#### Instructions for the task:
Give a verbatim quotation of every record.

########

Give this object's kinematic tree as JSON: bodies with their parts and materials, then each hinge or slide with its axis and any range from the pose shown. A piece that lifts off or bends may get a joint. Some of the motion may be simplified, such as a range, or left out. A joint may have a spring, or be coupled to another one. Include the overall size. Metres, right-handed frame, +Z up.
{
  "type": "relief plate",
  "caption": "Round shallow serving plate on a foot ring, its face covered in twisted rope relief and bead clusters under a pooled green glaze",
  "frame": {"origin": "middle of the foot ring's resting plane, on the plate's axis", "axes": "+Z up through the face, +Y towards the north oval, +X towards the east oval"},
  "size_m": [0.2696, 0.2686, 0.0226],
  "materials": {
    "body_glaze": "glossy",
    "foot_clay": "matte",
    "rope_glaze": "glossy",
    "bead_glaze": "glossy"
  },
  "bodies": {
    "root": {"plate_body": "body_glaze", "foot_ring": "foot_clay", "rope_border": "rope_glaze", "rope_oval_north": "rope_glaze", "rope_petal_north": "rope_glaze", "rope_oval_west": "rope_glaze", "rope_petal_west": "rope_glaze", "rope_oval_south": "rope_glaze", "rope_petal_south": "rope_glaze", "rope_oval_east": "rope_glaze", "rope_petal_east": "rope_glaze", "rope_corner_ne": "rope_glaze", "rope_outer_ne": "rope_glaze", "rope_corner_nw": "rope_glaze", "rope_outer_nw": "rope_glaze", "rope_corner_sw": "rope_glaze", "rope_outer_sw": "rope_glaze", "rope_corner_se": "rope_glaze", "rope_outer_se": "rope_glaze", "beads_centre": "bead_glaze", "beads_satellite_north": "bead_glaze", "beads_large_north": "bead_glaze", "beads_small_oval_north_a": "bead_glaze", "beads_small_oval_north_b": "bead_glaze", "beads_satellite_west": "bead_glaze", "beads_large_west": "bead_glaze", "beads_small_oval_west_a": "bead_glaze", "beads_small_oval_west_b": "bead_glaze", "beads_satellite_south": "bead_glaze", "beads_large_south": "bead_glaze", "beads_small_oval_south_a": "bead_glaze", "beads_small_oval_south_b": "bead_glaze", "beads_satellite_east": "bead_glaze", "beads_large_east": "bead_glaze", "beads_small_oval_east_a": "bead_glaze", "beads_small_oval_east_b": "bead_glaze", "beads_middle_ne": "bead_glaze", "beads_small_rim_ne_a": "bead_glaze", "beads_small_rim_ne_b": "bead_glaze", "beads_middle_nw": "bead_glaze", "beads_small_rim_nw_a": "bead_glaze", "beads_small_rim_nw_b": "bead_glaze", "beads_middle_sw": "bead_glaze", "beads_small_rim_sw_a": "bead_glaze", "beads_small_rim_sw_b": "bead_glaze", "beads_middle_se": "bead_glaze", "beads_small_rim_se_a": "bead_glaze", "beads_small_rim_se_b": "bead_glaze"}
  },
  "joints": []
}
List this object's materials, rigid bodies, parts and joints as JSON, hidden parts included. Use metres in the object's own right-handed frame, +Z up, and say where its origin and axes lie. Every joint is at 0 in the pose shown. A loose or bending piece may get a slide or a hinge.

########

#### Correct output:
Give this object's kinematic tree as JSON: bodies with their parts and materials, then each hinge or slide with its axis and any range from the pose shown. A piece that lifts off or bends may get a joint. Some of the motion may be simplified, such as a range, or left out. A joint may have a spring, or be coupled to another one. Include the overall size. Metres, right-handed frame, +Z up.
{
  "type": "relief plate",
  "caption": "Round shallow serving plate on a foot ring, its face covered in twisted rope relief and bead clusters under a pooled green glaze",
  "frame": {"origin": "middle of the foot ring's resting plane, on the plate's axis", "axes": "+Z up through the face, +Y towards the north oval, +X towards the east oval"},
  "size_m": [0.2696, 0.2686, 0.0226],
  "materials": {
    "body_glaze": "glossy",
    "foot_clay": "matte",
    "rope_glaze": "glossy",
    "bead_glaze": "glossy"
  },
  "bodies": {
    "root": {"plate_body": "body_glaze", "foot_ring": "foot_clay", "rope_border": "rope_glaze", "rope_oval_north": "rope_glaze", "rope_petal_north": "rope_glaze", "rope_oval_west": "rope_glaze", "rope_petal_west": "rope_glaze", "rope_oval_south": "rope_glaze", "rope_petal_south": "rope_glaze", "rope_oval_east": "rope_glaze", "rope_petal_east": "rope_glaze", "rope_corner_ne": "rope_glaze", "rope_outer_ne": "rope_glaze", "rope_corner_nw": "rope_glaze", "rope_outer_nw": "rope_glaze", "rope_corner_sw": "rope_glaze", "rope_outer_sw": "rope_glaze", "rope_corner_se": "rope_glaze", "rope_outer_se": "rope_glaze", "beads_centre": "bead_glaze", "beads_satellite_north": "bead_glaze", "beads_large_north": "bead_glaze", "beads_small_oval_north_a": "bead_glaze", "beads_small_oval_north_b": "bead_glaze", "beads_satellite_west": "bead_glaze", "beads_large_west": "bead_glaze", "beads_small_oval_west_a": "bead_glaze", "beads_small_oval_west_b": "bead_glaze", "beads_satellite_south": "bead_glaze", "beads_large_south": "bead_glaze", "beads_small_oval_south_a": "bead_glaze", "beads_small_oval_south_b": "bead_glaze", "beads_satellite_east": "bead_glaze", "beads_large_east": "bead_glaze", "beads_small_oval_east_a": "bead_glaze", "beads_small_oval_east_b": "bead_glaze", "beads_middle_ne": "bead_glaze", "beads_small_rim_ne_a": "bead_glaze", "beads_small_rim_ne_b": "bead_glaze", "beads_middle_nw": "bead_glaze", "beads_small_rim_nw_a": "bead_glaze", "beads_small_rim_nw_b": "bead_glaze", "beads_middle_sw": "bead_glaze", "beads_small_rim_sw_a": "bead_glaze", "beads_small_rim_sw_b": "bead_glaze", "beads_middle_se": "bead_glaze", "beads_small_rim_se_a": "bead_glaze", "beads_small_rim_se_b": "bead_glaze"}
  },
  "joints": []
}
List this object's materials, rigid bodies, parts and joints as JSON, hidden parts included. Use metres in the object's own right-handed frame, +Z up, and say where its origin and axes lie. Every joint is at 0 in the pose shown. A loose or bending piece may get a slide or a hinge.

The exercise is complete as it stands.